After midweek defeat at Napoli, Manchester City had another bad trip by their recently raised standards. At Anfield, Liverpool held the leaders to just seven shots - only half as many as City had managed in any previous league game (Newcastle and Aston Villa being the teams to have 'restricted' them to 14).
Although the teams were evenly matched in the first half, it's the first league game this season in which City have failed to score after half-time, mainly because they had some serious defending to do: Liverpool racked up 12 second-half shots to their visitors' mere two.
City's passing fell away in the second half, from 250 completed out of 294 to 166/195. Gareth Barry, Yaya Toure and Lucas Leiva ended up tied for most successful passes on 69, but the contrasting trends of these deep midfielders tell the story. In a typically efficient Man City first half Barry completed 44 of his 50 passes and Toure 45 of his 50, but after the break they fell to 25/28 and 24/25 respectively. Meanwhile, Lucas turned up the pressure from 31/33 to 38/42.
That may not be a massive leap but Lucas was even busier stopping City. As @alrhemist noted by sharing a Stats Zone screen, the Brazilian won all seven of his tackles has now won 52 this season, more than any other player in the division. He certainly had more of a positive effect on the outcome than Mario Balotelli, whose 18 minutes yielded four fouls, three unsuccessful passes, one successful pass of about three yards and a couple of aerial duels, the latter yielding his second yellow card.

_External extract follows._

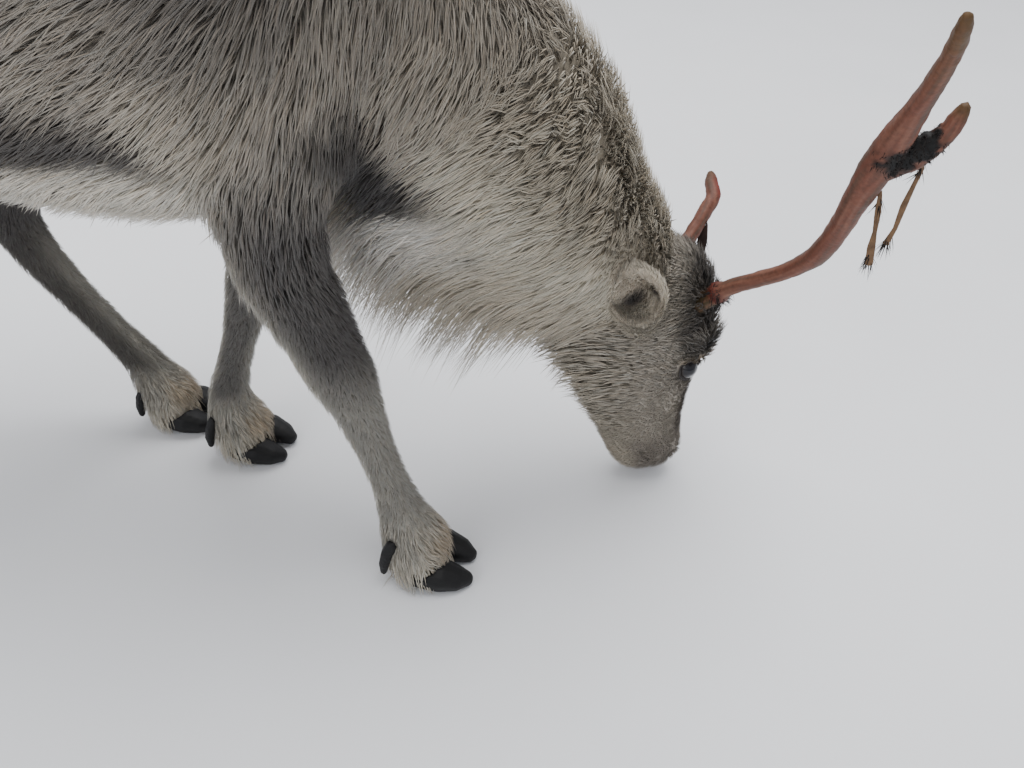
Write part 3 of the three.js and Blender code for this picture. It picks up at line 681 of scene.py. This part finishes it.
def blades(name, verts, shades, uvs, shape, look):
    """A mesh of many copies of one blade, whose corners are given for each copy."""
    n, k = verts.shape[:2]
    corners, starts = shape["corners"], shape["starts"]
    mesh = bpy.data.meshes.new(name)
    mesh.vertices.add(n * k)
    mesh.vertices.foreach_set("co", verts.astype(np.float32).ravel())
    loops = (corners[None, :] + (np.arange(n) * k)[:, None]).ravel()
    mesh.loops.add(len(loops))
    mesh.loops.foreach_set("vertex_index", loops.astype(np.int32))
    begin = (starts[None, :] + (np.arange(n) * len(corners))[:, None]).ravel()
    mesh.polygons.add(len(begin))
    mesh.polygons.foreach_set("loop_start", begin.astype(np.int32))
    mesh.update(calc_edges=True)
    mesh.polygons.foreach_set("use_smooth", np.ones(len(begin), bool))
    layer = mesh.color_attributes.new("Tint", "FLOAT_COLOR", "POINT")
    rgba = np.ones((n * k, 4), np.float32)
    rgba[:, :3] = np.clip(shades.reshape(-1, 3), 0, 1)
    layer.data.foreach_set("color", rgba.ravel())
    uv = mesh.uv_layers.new(name="OFBake")
    uv.data.foreach_set("uv", uvs.reshape(-1, 2)[loops].astype(np.float32).ravel())
    mesh.materials.append(look)
    obj = bpy.data.objects.new(name, mesh)
    bpy.context.scene.collection.objects.link(obj)
    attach(obj, "root")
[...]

City's neighbours Manchester United were also held to a 1-1 draw, in their case at home to Newcastle United. The Magpies' penalty equaliser was fiercely debatable but it's hardly a surprise that the visitors scored: the champions are yet to keep clean sheets in consecutive home games in the league this season.
As expected, they had the upper hand with 29 attempts to Newcastle's eight, but only managed to get seven on target to the visitors' five. This was partly profligacy - the home side fired a dozen shots off target - but also credit to Newcastle's defensive diligence in blocking 11 shots. It's a measure of the champions' creative frustration that 24% of their goalscoring attempts came from corners.
Tottenham rolled on with a win at West Brom in which Emmanuel Adebayor was central to the drama. The Togolese totem racked up a startling nine shots on target, more than any other Premier League players since 2006-07. One of them was a penalty, saved by Ben Foster before Adebayor scored from the rebound; Spurs have now failed with six of their 15 league penalties since the start of last season.
Missing Rafa van der Vaart and Luka Modric against a typically organised Roy Hodgson side, the visitors were perhaps expected to struggle - and they might have but for the ever-excellent Scott Parker, who played more through balls than any other player in the Premier League this weekend. Meanwhile Gareth Bale created seven chances and Benoit Assou-Ekotto outpassed the lot of 'em with an impressive 64 completed passes out of 72.
Chelsea turned in a much improved performance against Wolves, from back to front. John Terry's fourth goal - two more than any other defender in the league - equals his best tally in a Premier League season; Juan Mata became the first Chelsea player to provide two assists in a single Premier League game this season; and Daniel Sturridge's sixth goal of the 2011/12 league campaign came from just his eighth shot on target.
Nobody passed more than Mata in the attacking third, but as @footballistix notes, the leading passer overall might raise an eyebrow: it wasn't any of the home players, but Wolves' oft-derided Karl Henry.
Tip of the hat to Fulham's Mark Schwarzer: Arsenal piled nine attempts on target, all from inside the area, but only scored with Thomas Vermaelen's header. The busy Belgian scored at both ends, the 31st player in Premier League history to do so and the fourth Gunner this season to bag an oggy.
Arsenal had 13 corners but the majority failed: only two (7.7%) of Arsenal's 26 goals this season have come from set pieces, the lowest rate in the league.
That stat would horrify Stoke, who are far more obdurate and again showed so against Blackburn: they have won the last eight Premier League games they have been winning at half-time. The Potters' conversion rate of 43% topped any other side this weekend, and Glenn Whelan once again scored from range: three of his four Premier League goals have come from outside the penalty area.
Finally, some random stats for you to amuse your friends. QPR's Luke Young has now netted two goals in consecutive games, after scoring just once since October 2008. Norwich's Grant Holt has scored three goals as a sub this season - more than anyone bar Everton's Apostolos Vellios, who scored his own third at Bolton, who have now gone 23 top-flight games without a draw - longer than anyone since QPR in 1985.